For the material that follows, list every line containing the word "from".

--

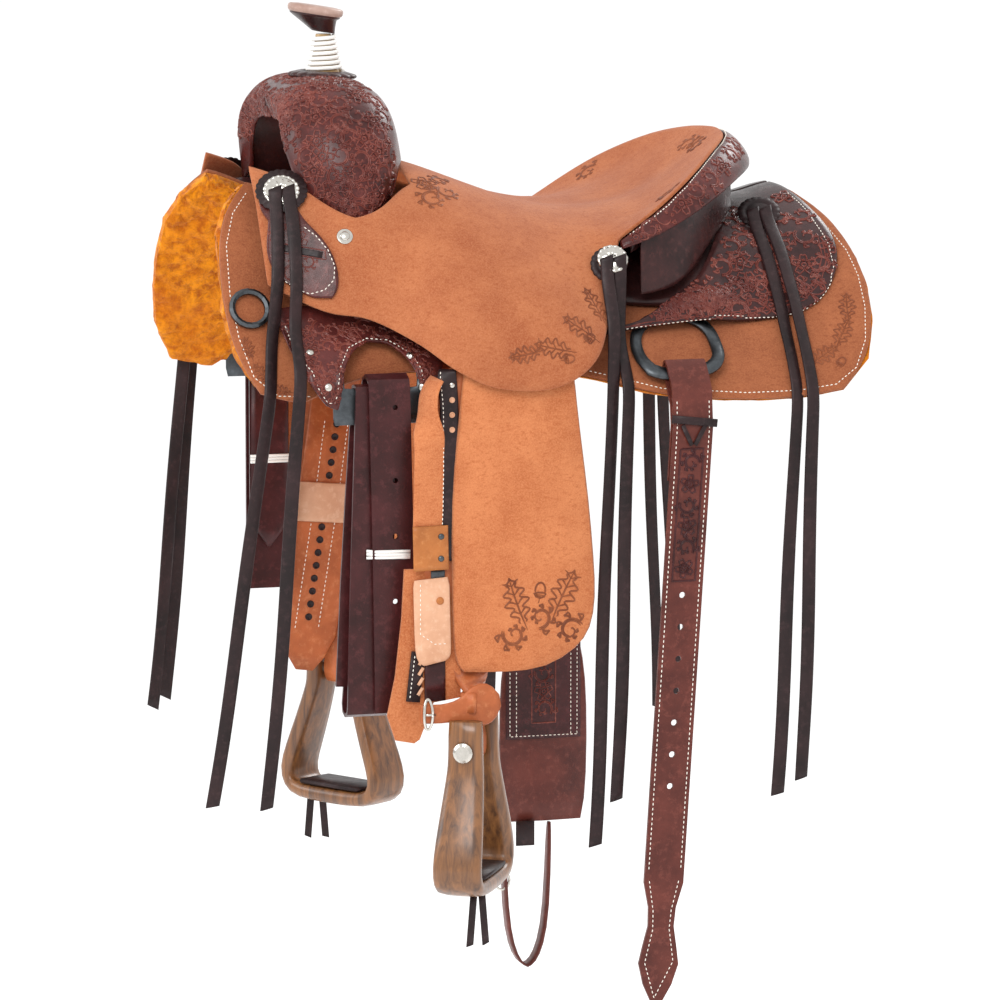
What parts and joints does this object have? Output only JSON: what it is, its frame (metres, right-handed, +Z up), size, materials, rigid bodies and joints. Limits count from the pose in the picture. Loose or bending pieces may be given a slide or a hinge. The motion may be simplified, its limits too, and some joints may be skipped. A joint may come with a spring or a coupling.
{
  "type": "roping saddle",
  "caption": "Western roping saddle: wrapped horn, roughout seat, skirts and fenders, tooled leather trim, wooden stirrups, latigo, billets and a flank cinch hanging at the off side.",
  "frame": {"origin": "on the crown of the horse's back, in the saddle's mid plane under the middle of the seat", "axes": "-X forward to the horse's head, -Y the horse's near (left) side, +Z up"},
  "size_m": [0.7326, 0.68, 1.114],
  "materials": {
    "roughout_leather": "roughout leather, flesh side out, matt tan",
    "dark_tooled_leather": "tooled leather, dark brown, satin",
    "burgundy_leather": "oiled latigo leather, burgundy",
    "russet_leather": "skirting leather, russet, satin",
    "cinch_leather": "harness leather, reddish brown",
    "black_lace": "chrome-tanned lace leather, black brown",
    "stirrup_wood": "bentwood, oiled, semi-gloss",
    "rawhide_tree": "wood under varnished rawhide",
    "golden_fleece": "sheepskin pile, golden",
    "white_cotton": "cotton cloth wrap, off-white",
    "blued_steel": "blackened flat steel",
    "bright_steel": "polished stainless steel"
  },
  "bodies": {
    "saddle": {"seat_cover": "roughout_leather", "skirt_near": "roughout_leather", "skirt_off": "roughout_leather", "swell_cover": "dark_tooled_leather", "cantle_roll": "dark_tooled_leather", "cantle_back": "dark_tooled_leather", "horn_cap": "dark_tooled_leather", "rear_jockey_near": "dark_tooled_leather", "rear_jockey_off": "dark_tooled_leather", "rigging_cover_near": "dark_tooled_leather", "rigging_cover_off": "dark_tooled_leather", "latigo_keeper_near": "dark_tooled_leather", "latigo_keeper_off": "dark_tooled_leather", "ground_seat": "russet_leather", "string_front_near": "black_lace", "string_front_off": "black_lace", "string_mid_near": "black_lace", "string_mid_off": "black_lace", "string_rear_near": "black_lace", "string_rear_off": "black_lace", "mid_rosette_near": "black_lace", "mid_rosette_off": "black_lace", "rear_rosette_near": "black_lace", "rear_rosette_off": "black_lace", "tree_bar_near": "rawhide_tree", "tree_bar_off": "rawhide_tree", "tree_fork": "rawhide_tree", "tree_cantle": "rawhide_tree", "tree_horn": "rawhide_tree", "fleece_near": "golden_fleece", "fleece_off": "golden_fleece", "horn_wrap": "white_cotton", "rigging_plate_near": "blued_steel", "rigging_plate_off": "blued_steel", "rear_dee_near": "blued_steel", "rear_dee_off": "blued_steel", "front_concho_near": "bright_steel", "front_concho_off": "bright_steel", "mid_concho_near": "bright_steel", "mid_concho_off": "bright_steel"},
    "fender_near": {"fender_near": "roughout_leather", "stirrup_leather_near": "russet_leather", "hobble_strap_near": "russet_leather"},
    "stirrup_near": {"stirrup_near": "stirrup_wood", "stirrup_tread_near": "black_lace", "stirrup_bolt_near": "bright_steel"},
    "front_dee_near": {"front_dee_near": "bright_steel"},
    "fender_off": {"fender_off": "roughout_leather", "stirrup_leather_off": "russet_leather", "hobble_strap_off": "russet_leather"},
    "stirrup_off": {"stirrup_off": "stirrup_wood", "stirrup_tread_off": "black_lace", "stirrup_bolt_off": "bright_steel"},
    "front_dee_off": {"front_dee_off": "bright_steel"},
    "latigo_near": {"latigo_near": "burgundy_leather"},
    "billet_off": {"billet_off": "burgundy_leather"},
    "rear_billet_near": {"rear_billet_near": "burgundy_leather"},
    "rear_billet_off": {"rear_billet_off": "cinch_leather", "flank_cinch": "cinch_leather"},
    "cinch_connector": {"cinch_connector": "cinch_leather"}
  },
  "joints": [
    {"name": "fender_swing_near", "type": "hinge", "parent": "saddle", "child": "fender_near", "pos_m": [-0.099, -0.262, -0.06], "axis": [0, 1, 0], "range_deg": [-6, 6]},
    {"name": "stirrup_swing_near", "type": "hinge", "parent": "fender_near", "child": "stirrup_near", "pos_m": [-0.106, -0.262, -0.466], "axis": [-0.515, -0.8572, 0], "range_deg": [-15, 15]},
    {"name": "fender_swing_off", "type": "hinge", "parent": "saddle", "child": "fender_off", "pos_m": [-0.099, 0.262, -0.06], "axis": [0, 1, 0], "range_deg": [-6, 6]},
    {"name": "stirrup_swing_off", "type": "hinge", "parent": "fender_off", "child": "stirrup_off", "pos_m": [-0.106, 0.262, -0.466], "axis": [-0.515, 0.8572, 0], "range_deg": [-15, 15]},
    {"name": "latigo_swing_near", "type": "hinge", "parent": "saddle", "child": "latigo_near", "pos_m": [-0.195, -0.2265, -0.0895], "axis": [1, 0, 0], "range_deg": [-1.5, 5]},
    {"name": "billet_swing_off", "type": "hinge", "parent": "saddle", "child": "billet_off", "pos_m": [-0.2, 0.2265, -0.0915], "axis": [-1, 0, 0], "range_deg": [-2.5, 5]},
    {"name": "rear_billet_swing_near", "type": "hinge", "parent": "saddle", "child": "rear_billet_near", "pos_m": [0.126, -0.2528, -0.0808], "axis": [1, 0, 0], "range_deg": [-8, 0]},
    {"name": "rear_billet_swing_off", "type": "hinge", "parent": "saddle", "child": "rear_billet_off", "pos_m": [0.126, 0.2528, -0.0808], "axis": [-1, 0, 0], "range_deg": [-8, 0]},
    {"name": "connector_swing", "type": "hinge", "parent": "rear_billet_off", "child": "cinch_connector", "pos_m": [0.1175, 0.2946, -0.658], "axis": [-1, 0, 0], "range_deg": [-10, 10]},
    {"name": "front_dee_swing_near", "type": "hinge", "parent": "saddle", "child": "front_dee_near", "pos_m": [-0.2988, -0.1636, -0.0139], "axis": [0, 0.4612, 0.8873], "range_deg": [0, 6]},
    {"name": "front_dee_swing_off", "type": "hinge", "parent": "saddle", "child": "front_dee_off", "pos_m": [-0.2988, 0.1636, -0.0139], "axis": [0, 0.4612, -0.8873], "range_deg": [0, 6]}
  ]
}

--

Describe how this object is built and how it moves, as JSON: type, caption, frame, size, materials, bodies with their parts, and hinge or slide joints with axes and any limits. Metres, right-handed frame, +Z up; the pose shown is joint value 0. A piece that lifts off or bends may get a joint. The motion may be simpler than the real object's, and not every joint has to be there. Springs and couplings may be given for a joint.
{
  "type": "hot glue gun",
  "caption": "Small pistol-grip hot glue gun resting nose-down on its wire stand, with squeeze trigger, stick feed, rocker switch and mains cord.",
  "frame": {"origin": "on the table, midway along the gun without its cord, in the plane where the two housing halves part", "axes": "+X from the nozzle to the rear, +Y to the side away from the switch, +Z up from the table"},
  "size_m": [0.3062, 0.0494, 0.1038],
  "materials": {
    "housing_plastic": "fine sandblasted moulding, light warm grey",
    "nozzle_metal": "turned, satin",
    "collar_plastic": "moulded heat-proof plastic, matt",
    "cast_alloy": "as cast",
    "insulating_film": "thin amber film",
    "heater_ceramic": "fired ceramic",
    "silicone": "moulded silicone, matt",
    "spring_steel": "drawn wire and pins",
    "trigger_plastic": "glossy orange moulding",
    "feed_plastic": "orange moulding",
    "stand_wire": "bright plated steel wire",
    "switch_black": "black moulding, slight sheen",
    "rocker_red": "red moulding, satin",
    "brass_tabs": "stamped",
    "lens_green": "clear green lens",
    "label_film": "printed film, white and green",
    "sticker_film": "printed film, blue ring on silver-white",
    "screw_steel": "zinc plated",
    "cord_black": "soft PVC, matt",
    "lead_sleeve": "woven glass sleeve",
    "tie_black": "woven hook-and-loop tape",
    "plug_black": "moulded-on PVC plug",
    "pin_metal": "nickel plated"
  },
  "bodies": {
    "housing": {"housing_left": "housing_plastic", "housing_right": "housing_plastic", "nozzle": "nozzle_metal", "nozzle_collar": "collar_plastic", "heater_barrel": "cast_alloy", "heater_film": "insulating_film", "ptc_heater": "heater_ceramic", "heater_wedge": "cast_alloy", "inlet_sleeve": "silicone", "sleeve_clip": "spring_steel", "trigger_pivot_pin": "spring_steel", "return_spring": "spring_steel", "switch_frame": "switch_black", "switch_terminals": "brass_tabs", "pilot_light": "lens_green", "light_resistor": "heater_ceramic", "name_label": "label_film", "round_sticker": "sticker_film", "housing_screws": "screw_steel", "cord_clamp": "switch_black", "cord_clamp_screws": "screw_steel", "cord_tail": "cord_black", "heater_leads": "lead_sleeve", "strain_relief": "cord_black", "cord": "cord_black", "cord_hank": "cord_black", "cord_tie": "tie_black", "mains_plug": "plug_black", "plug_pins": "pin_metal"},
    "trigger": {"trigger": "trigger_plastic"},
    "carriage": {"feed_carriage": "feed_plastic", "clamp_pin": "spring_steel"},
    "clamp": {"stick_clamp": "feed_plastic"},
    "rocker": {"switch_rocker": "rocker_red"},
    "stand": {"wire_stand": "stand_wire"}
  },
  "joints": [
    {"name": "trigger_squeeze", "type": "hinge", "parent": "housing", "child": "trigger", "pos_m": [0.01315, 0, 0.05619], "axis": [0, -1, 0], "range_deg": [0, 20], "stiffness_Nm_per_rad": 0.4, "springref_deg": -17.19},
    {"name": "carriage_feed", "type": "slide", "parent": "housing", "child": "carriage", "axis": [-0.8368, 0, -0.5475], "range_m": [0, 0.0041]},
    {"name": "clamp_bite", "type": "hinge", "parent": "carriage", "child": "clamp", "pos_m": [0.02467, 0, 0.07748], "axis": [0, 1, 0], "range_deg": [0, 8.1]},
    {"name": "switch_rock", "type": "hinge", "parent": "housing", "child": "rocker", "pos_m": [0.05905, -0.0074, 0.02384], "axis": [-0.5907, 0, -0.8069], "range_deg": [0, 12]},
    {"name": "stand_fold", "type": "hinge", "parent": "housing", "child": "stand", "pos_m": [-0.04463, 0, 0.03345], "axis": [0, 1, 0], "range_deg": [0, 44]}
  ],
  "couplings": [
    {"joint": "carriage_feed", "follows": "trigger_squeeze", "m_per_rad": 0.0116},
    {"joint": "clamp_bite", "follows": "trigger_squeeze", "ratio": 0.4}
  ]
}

--

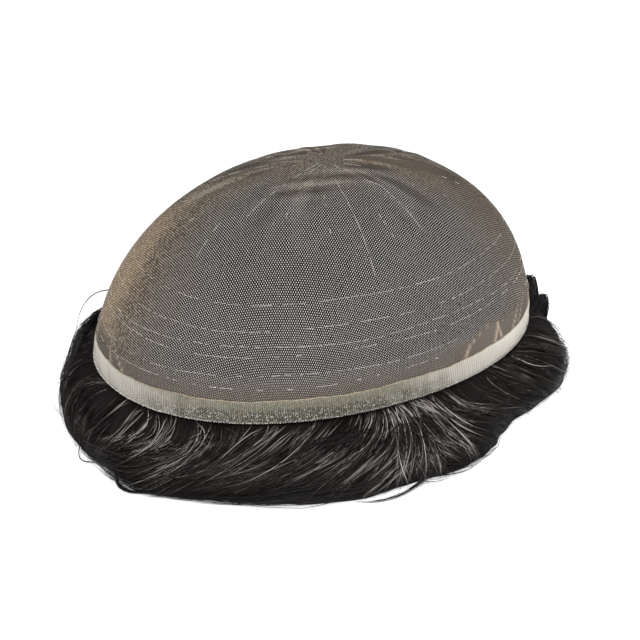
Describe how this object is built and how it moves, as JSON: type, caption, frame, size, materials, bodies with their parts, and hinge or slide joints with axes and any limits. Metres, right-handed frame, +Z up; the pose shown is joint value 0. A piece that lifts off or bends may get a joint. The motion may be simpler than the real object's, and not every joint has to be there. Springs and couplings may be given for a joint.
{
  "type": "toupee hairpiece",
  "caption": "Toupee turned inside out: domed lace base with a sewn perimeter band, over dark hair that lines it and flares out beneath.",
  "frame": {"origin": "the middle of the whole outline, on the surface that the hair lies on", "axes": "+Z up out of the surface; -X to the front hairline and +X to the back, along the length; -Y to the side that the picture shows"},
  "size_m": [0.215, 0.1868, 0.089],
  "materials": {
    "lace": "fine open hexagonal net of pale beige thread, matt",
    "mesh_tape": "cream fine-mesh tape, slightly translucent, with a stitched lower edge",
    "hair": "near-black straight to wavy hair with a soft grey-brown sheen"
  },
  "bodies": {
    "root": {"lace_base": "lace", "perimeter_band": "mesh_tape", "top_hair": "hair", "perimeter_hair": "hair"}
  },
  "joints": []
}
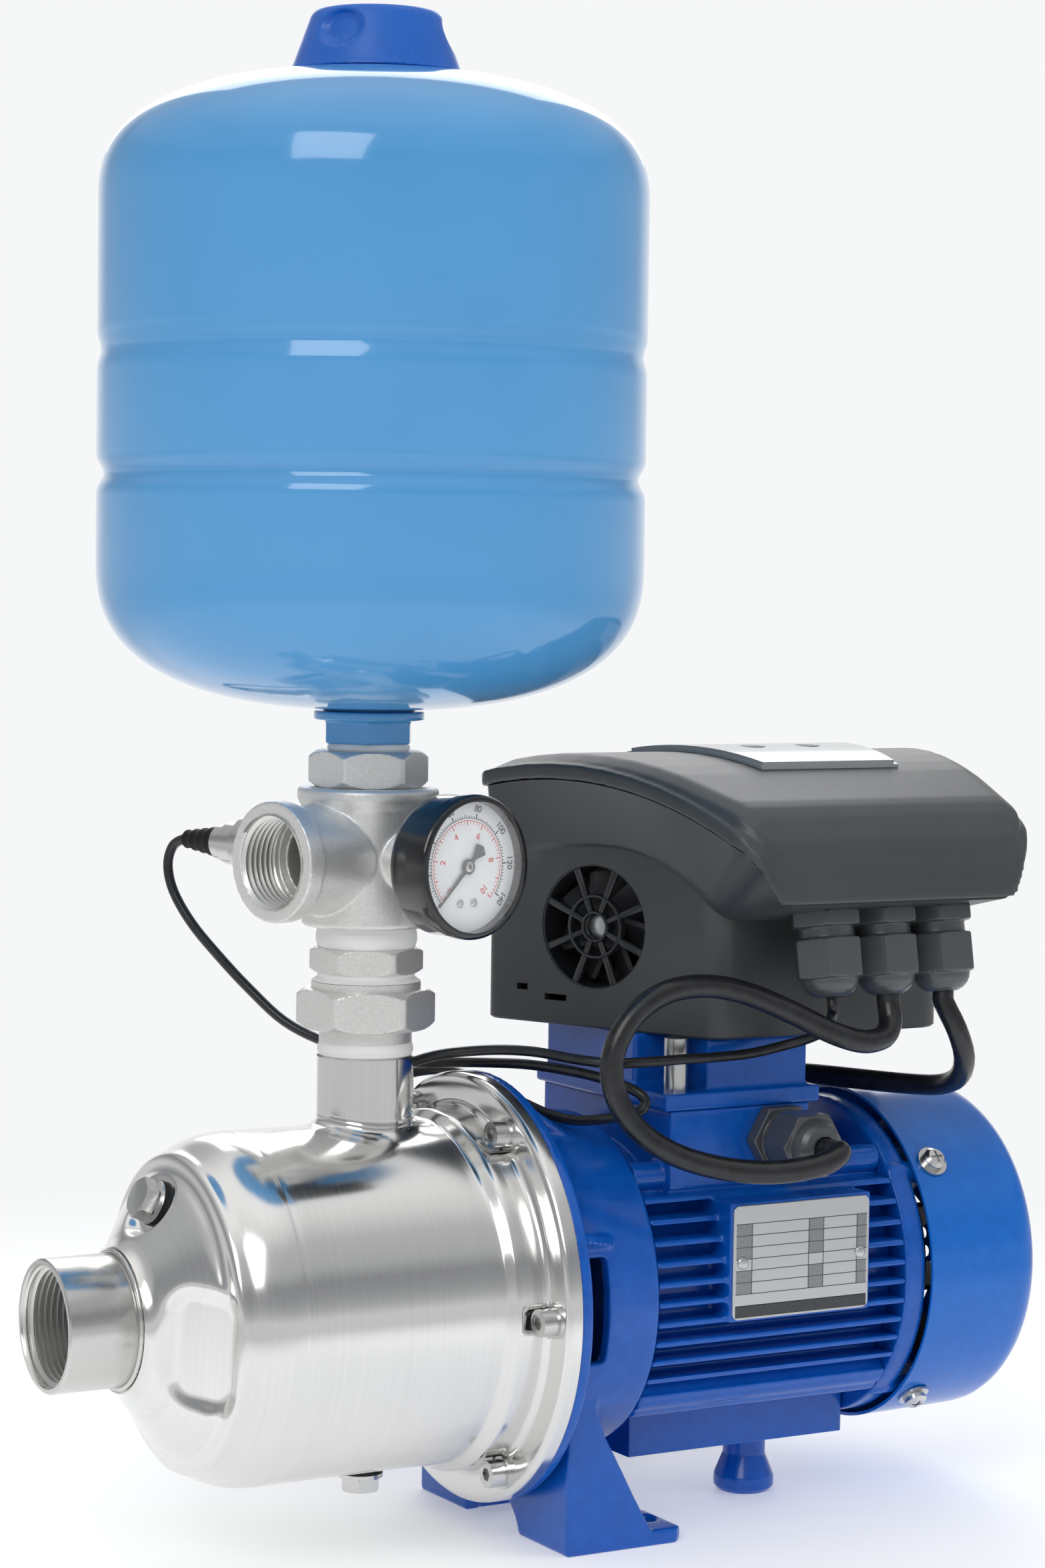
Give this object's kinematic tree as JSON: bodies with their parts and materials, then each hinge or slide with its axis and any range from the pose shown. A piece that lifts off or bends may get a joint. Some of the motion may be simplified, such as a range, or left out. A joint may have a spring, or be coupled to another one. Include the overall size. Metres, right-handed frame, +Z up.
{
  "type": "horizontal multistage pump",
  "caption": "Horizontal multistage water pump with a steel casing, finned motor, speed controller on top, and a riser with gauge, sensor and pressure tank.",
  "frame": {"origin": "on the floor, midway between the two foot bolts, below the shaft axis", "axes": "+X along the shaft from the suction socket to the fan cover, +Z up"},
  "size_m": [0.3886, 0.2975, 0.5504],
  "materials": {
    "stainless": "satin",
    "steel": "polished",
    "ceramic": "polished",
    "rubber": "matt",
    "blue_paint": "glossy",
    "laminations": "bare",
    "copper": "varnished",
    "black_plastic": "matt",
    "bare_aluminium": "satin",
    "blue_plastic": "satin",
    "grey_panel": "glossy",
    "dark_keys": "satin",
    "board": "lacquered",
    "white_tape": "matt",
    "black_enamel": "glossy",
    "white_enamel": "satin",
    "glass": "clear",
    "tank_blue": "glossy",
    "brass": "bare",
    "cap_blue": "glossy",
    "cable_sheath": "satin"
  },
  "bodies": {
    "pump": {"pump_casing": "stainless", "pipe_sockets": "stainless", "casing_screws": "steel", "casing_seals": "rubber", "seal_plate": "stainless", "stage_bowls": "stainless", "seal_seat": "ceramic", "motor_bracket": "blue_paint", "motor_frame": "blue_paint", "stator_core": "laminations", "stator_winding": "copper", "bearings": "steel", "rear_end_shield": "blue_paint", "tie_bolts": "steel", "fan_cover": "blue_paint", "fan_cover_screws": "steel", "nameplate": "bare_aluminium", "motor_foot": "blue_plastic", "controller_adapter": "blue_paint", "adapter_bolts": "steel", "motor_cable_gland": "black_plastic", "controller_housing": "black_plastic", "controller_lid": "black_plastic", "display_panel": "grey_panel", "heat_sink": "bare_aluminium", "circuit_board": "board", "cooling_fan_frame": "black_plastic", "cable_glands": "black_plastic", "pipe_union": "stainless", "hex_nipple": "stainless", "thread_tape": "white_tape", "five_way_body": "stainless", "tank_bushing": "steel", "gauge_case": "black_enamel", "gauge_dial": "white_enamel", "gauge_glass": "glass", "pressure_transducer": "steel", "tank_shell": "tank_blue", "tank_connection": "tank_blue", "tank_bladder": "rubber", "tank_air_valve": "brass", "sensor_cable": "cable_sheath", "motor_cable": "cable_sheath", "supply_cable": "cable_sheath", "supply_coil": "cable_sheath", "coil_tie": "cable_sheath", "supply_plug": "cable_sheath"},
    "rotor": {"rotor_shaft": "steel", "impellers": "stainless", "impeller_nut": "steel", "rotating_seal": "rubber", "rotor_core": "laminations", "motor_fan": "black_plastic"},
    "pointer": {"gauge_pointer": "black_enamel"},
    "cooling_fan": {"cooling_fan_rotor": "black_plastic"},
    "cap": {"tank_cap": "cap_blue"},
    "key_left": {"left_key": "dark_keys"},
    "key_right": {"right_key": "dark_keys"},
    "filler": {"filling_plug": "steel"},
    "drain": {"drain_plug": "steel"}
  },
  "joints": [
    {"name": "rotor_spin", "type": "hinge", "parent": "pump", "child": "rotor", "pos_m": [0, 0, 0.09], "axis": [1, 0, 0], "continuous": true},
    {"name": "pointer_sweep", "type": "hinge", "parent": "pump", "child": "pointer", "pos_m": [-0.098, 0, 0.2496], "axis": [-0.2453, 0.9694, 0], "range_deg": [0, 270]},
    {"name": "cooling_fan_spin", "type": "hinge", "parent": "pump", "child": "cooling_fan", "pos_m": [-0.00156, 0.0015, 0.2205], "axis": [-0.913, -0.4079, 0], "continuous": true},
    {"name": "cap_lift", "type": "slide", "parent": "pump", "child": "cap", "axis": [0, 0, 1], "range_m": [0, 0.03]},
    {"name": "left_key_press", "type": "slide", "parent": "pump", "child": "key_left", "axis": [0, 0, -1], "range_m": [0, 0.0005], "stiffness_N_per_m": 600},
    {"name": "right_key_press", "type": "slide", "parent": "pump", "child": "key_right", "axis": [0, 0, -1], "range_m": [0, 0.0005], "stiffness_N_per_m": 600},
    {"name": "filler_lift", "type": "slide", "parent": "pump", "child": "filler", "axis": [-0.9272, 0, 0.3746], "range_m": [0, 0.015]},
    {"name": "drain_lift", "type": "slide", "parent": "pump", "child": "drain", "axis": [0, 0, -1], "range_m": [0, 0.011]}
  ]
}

--

- [Response below]:
What parts and joints does this object have? Output only JSON: what it is, its frame (metres, right-handed, +Z up), size, materials, rigid bodies and joints. Limits count from the pose in the picture. Loose or bending pieces may be given a slide or a hinge. The motion may be simplified, its limits too, and some joints may be skipped. A joint may come with a spring or a coupling.
  "frame": {"origin": "on the table, midway along the gun without its cord, in the plane where the two housing halves part", "axes": "+X from the nozzle to the rear, +Y to the side away from the switch, +Z up from the table"},
Give this object's kinematic tree as JSON: bodies with their parts and materials, then each hinge or slide with its axis and any range from the pose shown. A piece that lifts off or bends may get a joint. Some of the motion may be simplified, such as a range, or left out. A joint may have a spring, or be coupled to another one. Include the overall size. Metres, right-handed frame, +Z up.
  "frame": {"origin": "on the floor, midway between the two foot bolts, below the shaft axis", "axes": "+X along the shaft from the suction socket to the fan cover, +Z up"},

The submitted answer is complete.